The US in turn is tapping in to this on-going resentment of its troops' continued presence, with US Deputy Secretary of State Richard Armitage hinting in a press conference held at the US Embassy in Tokyo on 13th October that any transformation of the US' military role in Japan "had to be done in a way that enhanced our deterrents and that lessened the burden on the people of Japan." Might the US be offering to withdraw its unpopular troops in exchange for more Japanese co-operation in the war on terror, perchance?

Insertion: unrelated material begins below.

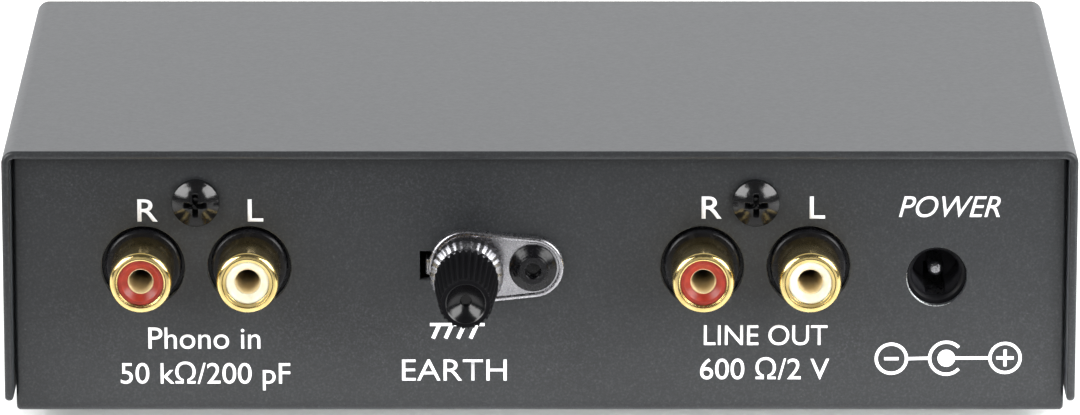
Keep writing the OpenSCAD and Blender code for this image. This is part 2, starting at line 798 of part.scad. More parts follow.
module dc_jack_housing() {
    block_h = dc_z + dc_block_w / 2 - board_top;
    color(black) in_frame() difference() {
        translate([dc_x - dc_block_w / 2, dc_front_y, board_top])
            cube([dc_block_w, dc_block_d, block_h]);
        outward(dc_x, dc_z, dc_front_y + dc_mouth_depth) rotate_extrude($fn = 64)
            polygon([[0, 0], [dc_mouth_r, 0], [dc_mouth_r, dc_mouth_depth - dc_chamfer],
                [dc_mouth_r + dc_chamfer, dc_mouth_depth],
                [dc_mouth_r + dc_chamfer, dc_mouth_depth + cut], [0, dc_mouth_depth + cut]]);
        outward(dc_x, dc_z, dc_front_y + dc_block_d + cut)
            cylinder(r = dc_tail_r + jack_fit, h = dc_block_d, $fn = 32);
        // Slot in the floor of the mouth for the side contact
        translate([dc_x - dc_leaf_w / 2 - 0.1, dc_front_y + 1.5, dc_z - dc_mouth_r - dc_floor])
            cube([dc_leaf_w + 0.2, dc_block_d, dc_mouth_r]);
    }
}

// Pin with a rounded tip; its thinner tail goes through the housing's back wall
module dc_jack_pin() {
    length = dc_front_y + dc_mouth_depth - dc_pin_y;
    tail_l = dc_block_d - dc_mouth_depth;
    tip = 0.6;
    color(tin) in_frame() outward(dc_x, dc_z, dc_front_y + dc_mouth_depth)
        rotate_extrude($fn = 64) {
            translate([0, -tail_l]) square([dc_tail_r, tail_l + 0.1]);
            square([dc_pin_r, length - tip]);
            square([dc_pin_r - tip, length]);
            intersection() {
                translate([dc_pin_r - tip, length - tip]) circle(tip, $fn = 48);
                square([dc_pin_r, length]);
            }
        }
}

// Leaf with a raised crown that presses on the plug's sleeve
module dc_jack_spring() {
    y0 = dc_front_y + 2;
    z0 = dc_z - dc_mouth_r - dc_floor;
    z1 = z0 + leaf_crown;
    y1 = y0 + leaf_rise;
    y2 = y1 + leaf_top;
    y3 = y2 + leaf_fall;
    y4 = y0 + dc_block_d - 2;
    color(tin) in_frame() translate([dc_x - dc_leaf_w / 2, 0, 0]) rotate([90, 0, 90])
        linear_extrude(dc_leaf_w) polygon([[y0, z0], [y1, z1], [y2, z1], [y3, z0], [y4, z0],
            [y4, z0 + dc_leaf_t], [y3 + leaf_bend, z0 + dc_leaf_t],
            [y2 + leaf_bend, z1 + dc_leaf_t], [y1 - leaf_bend, z1 + dc_leaf_t],
            [y0, z0 + dc_leaf_t]]);
}

// ---------------------------------------------------------------- ground terminal

// Two circles of different radius joined by their outer tangents
module pear_outline(r1, r2, pitch) {
    // The straight sides run a hair inside the tangents, so that they cross the circles
    lean = asin((r1 - r2) / pitch);
    a = r1 - 0.02;
    b = r2 - 0.02;
    circle(r1, $fn = 96);
    translate([pitch, 0]) circle(r2, $fn = 96);
    polygon([[a * sin(lean), a * cos(lean)], [pitch + b * sin(lean), b * cos(lean)],
        [pitch + b * sin(lean), -b * cos(lean)], [a * sin(lean), -a * cos(lean)]]);
}

module ground_plate() {
    reach = plate_big_r + tab_t / 2;
    tab_y = plate_t - 0.1;
    color(nickel) in_frame() difference() {
        union() {
            outward(stud_x, ground_z) linear_extrude(plate_t)
                pear_outline(plate_big_r, plate_small_r, rivet_pitch);
            // Tab bent back at the plate's edge, rounded outside the bend
            translate([stud_x - reach, 0, ground_z - tab_w / 2]) linear_extrude(tab_w)
                polygon([[tab_t, tab_l], [0, tab_l],
                    for (a = [180:15:270]) [tab_t * (1 + cos(a)), tab_t * (1 + sin(a)) - tab_y],
                    [reach / 2, -tab_y], [reach / 2, tab_y - plate_t], [tab_t, tab_y - plate_t]]);
        }
        outward(stud_x, ground_z, cut)
            cylinder(r = stud_r + jack_fit, h = plate_t + 2 * cut, $fn = 48);
        outward(rivet_x, ground_z, cut)
            cylinder(r = rivet_r + rivet_hole_gap, h = plate_t + 2 * cut, $fn = 48);
    }
}

module ground_stud() {
    back = sheet_t + lock_nut_h + 1;
    color(nickel) in_frame() outward(stud_x, ground_z, back) rotate_extrude($fn = 64)
        polygon([[0, 0], [stud_r, 0], [stud_r, back + stud_tip - 0.4],
            [stud_r - 0.4, back + stud_tip], [0, back + stud_tip]]);
}

module ground_lock_nut() {
    color(nickel) in_frame() outward(stud_x, ground_z, sheet_t + lock_nut_h) difference() {
        cylinder(d = lock_nut_w, h = lock_nut_h, $fn = 6);
        translate([0, 0, -cut])
            cylinder(r = stud_r + jack_fit, h = lock_nut_h + 2 * cut, $fn = 48);
    }
}

// Blind rivet: domed head with a raised ring round its hole, and a set bulb behind the panel
module ground_rivet() {
    back = sheet_t + rivet_bulb_l;
    color(black) in_frame() {
        outward(rivet_x, ground_z, -plate_t) difference() {
            union() {
                domed_head(rivet_head_r, rivet_head_h, rivet_head_h - 0.3);
                cylinder(r = rivet_ring_r, h = rivet_head_h + 0.1, $fn = 48);
            }
            translate([0, 0, 0.5]) cylinder(r = rivet_hole_r, h = rivet_head_h, $fn = 32);
        }
        outward(rivet_x, ground_z, back)
            cylinder(r = rivet_r, h = back + plate_t + 0.1, $fn = 48);
        outward(rivet_x, ground_z, back) cylinder(r = rivet_r + 0.7, h = back - sheet_t, $fn = 48);
    }
}

// Tinned wire from the plate's tab down to the board
module ground_link() {
    wire_r = 0.5;
    top = ground_z - tab_w / 2;
    color(tin) in_frame() translate([tab_x, tab_l - 1, board_top])
        cylinder(r = wire_r, h = top - board_top, $fn = 24);
}

// ---------------------------------------------------------------- thumb nut

// Ring of straight teeth: each has a narrow flat crest and a narrow flat root
function knurl_ring(r, depth) = [for (i = [0:knurl_teeth - 1]) for (k = [0:3])
    let (turn = 360 * (i + [0, 0.14, 0.5, 0.64][k]) / knurl_teeth,
        reach = k < 2 ? r : r - depth)
    [reach * cos(turn), reach * sin(turn)]];

// Ring that clamps the wire against the plate, with a serrated rim and cone
module clamp_collar() {
    pocket = flare_t + 2 * clamp_gap;
    cone_h = clamp_rim_r - clamp_cone_r;
    color(nickel) in_frame() outward(stud_x, ground_z, -clamp_y) difference() {
        union() {
            linear_extrude(clamp_rim_t) polygon(knurl_ring(clamp_rim_r, knurl_depth));
            translate([0, 0, clamp_rim_t])
                linear_extrude(cone_h, scale = clamp_cone_r / clamp_rim_r)
                    polygon(knurl_ring(clamp_rim_r, knurl_depth));
            cylinder(r = clamp_neck_r, h = clamp_t, $fn = 84);
        }
        translate([0, 0, -cut])
            cylinder(r = insert_r + run_gap, h = clamp_t + 2 * cut, $fn = 64);
        translate([0, 0, -cut]) cylinder(r = flare_r + run_gap, h = pocket + cut, $fn = 64);
    }
}

// Threaded brass tube moulded into the nut; its flared rim keeps the collar on
module nut_insert() {
    length = insert_front - insert_back;
    color(brass) in_frame() outward(stud_x, ground_z, -insert_back) difference() {
        union() {
            cylinder(r = insert_r, h = length, $fn = 64);
            cylinder(r = flare_r, h = flare_t, $fn = 64);
        }
        translate([0, 0, -cut]) cylinder(r = insert_bore_r, h = length + 2 * cut, $fn = 64);
    }
}

// Straight for a while, then tapering to the outer end; both ends of the teeth are chamfered
module nut_body() {
    taper_l = nut_l - nut_straight;
    out = 1;
    intersection() {
        union() {
            linear_extrude(nut_straight) polygon(knurl_ring(nut_r, knurl_depth));
            translate([0, 0, nut_straight]) linear_extrude(taper_l, scale = nut_tip_r / nut_r)
                polygon(knurl_ring(nut_r, knurl_depth));
        }
        rotate_extrude($fn = 90) polygon([[0, 0], [nut_r - nut_back_chamfer, 0],
            [nut_r + out, nut_back_chamfer + out],
            [nut_r + out, nut_l - nut_round - (nut_r + out - nut_tip_r)],
            [nut_tip_r - nut_round, nut_l], [0, nut_l]]);
    }
}

module thumb_nut() {
    color(black) in_frame() outward(stud_x, ground_z, -nut_y) difference() {
        nut_body();
        translate([0, 0, -cut])
            cylinder(r = insert_r + jack_fit / 2, h = insert_front - nut_y + cut, $fn = 64);
        translate([0, 0, nut_l - nut_dish_depth]) rotate_extrude($fn = 64)
            polygon([[0, -0.6], [nut_dish_floor_r, -0.6], [nut_dish_floor_r, 0],
                [nut_dish_r, nut_dish_depth], [nut_dish_r, nut_dish_depth + cut],
                [0, nut_dish_depth + cut]]);
    }
}

// ---------------------------------------------------------------- power light

module power_led() {
    flange_y0 = board_front - spacer_d / 2 + spacer_d;
    lens_l = led_tip - led_r - flange_y0;
    color("#3f9fe0") in_frame() translate([led_x, flange_y0, led_z]) rotate([-90, 0, 0])
        rotate_extrude($fn = 48) {
            square([led_r + 0.4, 1]);
            square([led_r, lens_l]);
            intersection() {
                translate([0, lens_l]) circle(led_r, $fn = 48);
                square([led_r, lens_l + led_r]);
            }
        }
}

module led_spacer() {
    color(black) in_frame()
        translate([led_x - spacer_w / 2, board_front - spacer_d / 2, board_top])
            cube([spacer_w, spacer_d, led_rise + led_r + 0.8]);
}

base_pan();
top_cover();
cover_screws();
foot(-1, false);  // foot_1
foot(1, false);  // foot_2
foot(-1, true);  // foot_3
foot(1, true);  // foot_4
board_standoffs();
circuit_board();
board_screws();
jack_housing(input_x);  // input_jack_housing
jack_housing(output_x);  // output_jack_housing
jack_screws();
jack_shell(jack_xs[0]);  // input_right_shell
jack_shell(jack_xs[1]);  // input_left_shell
jack_shell(jack_xs[2]);  // output_right_shell
jack_shell(jack_xs[3]);  // output_left_shell
jack_insulator(jack_xs[0], "#c23c2c");  // input_right_insulator
jack_insulator(jack_xs[1], "#f2ede2");  // input_left_insulator
jack_insulator(jack_xs[2], "#c23c2c");  // output_right_insulator
jack_insulator(jack_xs[3], "#f2ede2");  // output_left_insulator
jack_contact(jack_xs[0]);  // input_right_contact
jack_contact(jack_xs[1]);  // input_left_contact
jack_contact(jack_xs[2]);  // output_right_contact
jack_contact(jack_xs[3]);  // output_left_contact
dc_jack_housing();
dc_jack_pin();
dc_jack_spring();
ground_plate();
ground_stud();
ground_lock_nut();
ground_rivet();
ground_link();
clamp_collar();
nut_insert();
thumb_nut();
opamp_sockets();
op_amps();
voltage_regulator();
rectifier_diode();
supply_capacitors();
coupling_capacitors();
film_capacitors();
resistors();
power_led();
led_spacer();
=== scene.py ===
"""Looks of a phono preamp: a folded steel case with phono jacks, a ground terminal and a power jack.

Everything is in metres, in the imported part's own frame: the connector panel faces -Y, +Z is up
and the feet stand on z = 0. Profiles and signs are drawn in millimetres. The sections follow the
order in which the preamp is put together.
"""

import math

import bmesh
import bpy
import numpy as np
from mathutils import Matrix, Vector


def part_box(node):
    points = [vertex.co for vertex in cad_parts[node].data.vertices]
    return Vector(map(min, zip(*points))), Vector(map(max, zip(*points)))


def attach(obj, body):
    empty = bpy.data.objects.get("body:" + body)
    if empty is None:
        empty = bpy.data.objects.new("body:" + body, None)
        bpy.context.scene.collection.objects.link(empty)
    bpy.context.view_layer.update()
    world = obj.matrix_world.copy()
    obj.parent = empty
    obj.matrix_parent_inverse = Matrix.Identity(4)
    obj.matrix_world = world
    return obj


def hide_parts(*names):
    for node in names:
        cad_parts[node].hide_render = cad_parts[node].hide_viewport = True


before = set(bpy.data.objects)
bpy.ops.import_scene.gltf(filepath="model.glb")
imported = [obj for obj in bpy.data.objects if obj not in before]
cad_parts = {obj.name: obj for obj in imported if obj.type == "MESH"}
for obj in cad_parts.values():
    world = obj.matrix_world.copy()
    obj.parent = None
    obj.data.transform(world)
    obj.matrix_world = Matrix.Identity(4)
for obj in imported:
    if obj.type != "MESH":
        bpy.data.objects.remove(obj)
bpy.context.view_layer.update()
mm = 0.001


# ---------------------------------------------------------------- Camera
# A long lens a metre in front of the connector panel, looking 15 degrees down on it, so that
# the cover's top shows above the panel as a low trapezoid.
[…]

The Japanese government has already started to stifle attempts at protest and revive long-forgotten militaristic tendencies, despite the fact that a majority of Japanese are opposed to the Iraq war and to any changes to the constitution. Koizumi has packed supposedly bipartisan "expert" panels formed to discuss the country's future military role with his allies, and former advisors of the Prime Minister's have gone on the record to state that they feel Japan should take a more active military role alongside the US.
In short, Japan is coming under a lot of pressure to shift its attitutde to war - an attitude, lest we forget, which was initially forced on the country by the US itself. Japanese Foreign Minister Nobutaka Machimura has already hinted that the Japan-US alliance is more important than the legalities of Japan's own constitution, which is ringing a few alarm bells amongst those (such as the Secretary-General of the United Nations, the Security Council of which Japan is aiming for a seat on) who feel that the Bush Doctrine of "pre-emptive defence" is somewhat in breach of international law.
So, could there really end up being such delicious irony? Could it really be the case that the only country the US has ever successfully managed to pacify and Americanise is going to be forced into becoming belligerent again in order to help the US pacify and Americanise another? Is a constitutionally pacifist nation going to be forced to build up a military and wage war to help President Bush spread his own uniquely destructive form of peace?